Konfrontasi intelektual dan kompromi intelektual masih membutuhkan platform yang utuh serta agenda strategis, tentu hal itu didukung oleh kekuatan integritas dan nurani yang bening dari setiap kader. Masuk dalam lalu lintas politik tidak masalah dan bahwa itu adalah agenda yang semestinya terjadi.
Tantangan kompromi intelektual adalah tetap mempertahankan idealisme ditengah lalu lintas kepentingan kekuasaan dan ekonomi. Jangan menggadaikan diri di hadapan Mahkamah Politik, serupa pesan Jullian Benda. Dan pula jangan masuk ke dalam struktur untuk kemudian turut terlibat dalam reproduksi kekuasaan.
Dalam agenda konfrontasi, gerakan jangan berhenti dengan gonggongan, pernyataan sikap apalagi hanya sebaran flyer belaka. ia harus lebih taktis, berkelanjutan dan dibarengi solusi pada setiap masalah. Kritisisme jangan disempitkan lewat mikrofon dan orasi di jalan.
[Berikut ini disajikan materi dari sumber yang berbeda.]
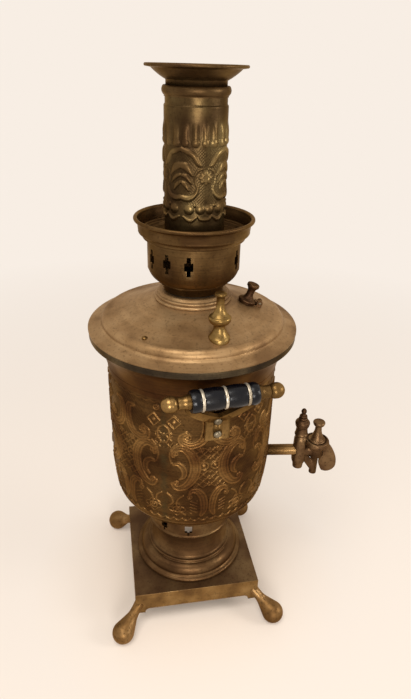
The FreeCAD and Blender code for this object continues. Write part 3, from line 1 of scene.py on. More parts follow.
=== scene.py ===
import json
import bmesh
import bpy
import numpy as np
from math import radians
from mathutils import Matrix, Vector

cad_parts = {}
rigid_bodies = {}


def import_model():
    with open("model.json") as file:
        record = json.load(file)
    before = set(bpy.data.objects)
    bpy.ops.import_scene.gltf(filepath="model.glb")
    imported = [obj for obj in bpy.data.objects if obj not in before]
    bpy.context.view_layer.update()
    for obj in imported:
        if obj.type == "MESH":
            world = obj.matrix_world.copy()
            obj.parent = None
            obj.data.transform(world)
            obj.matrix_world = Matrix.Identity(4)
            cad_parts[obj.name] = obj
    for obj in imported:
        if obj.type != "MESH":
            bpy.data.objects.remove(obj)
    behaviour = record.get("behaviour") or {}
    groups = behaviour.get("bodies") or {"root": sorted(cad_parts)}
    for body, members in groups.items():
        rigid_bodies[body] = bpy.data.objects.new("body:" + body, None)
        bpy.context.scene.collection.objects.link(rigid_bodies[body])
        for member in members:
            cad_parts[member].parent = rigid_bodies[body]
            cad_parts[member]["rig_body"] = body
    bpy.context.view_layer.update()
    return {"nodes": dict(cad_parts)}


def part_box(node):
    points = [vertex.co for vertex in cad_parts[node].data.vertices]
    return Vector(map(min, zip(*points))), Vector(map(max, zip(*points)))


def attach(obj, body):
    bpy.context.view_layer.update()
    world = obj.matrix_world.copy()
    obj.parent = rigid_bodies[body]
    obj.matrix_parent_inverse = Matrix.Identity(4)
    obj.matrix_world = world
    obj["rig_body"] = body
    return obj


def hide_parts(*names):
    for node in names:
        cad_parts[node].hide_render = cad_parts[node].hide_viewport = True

Kritis didukung oleh pandangan yang interdisipliner, melihat masalah dan kasus dari pandangan yang multifaktor juga multiaspek. Ke depan, DPP IMM harus terus memproduksi kritik pada situasi sosial saat ini; masalah politik, hukum, pendidikan, keberagamaan, agraria, problem intoleransi, bahkan pada saat ini khususnya dalam bidang kesehatan, dan seterusnya.
Simpulan
Di tengah kritisisme yang rabun, organisasi pergerakan mahasiswa, termasuk IMM dituntut untuk mengubah platform gerakannya agar lebih terintegrasi dengan problem sosial kebangsaan. Jangan anti-kompromi, pula jangan lepas dari perjuangan konfrontatif. Revolusi sosial membutuhkan keduanya. Jangan mati dilahap kekuasaan, jangan pula terkapar sikap apolitis dan pikiran yang naif.
Di atas semua itu, perjuangan harus bertumpu pada tujuan kemanusiaan. Tak luput, pada perjuangan abadi sebagai abdi kepada Tuhan, Allah Swt. Hal itu didukung oleh integritas pribadi, nurani dan gerakan yang solutif, bukan reaktif. Fastabiqul khairat.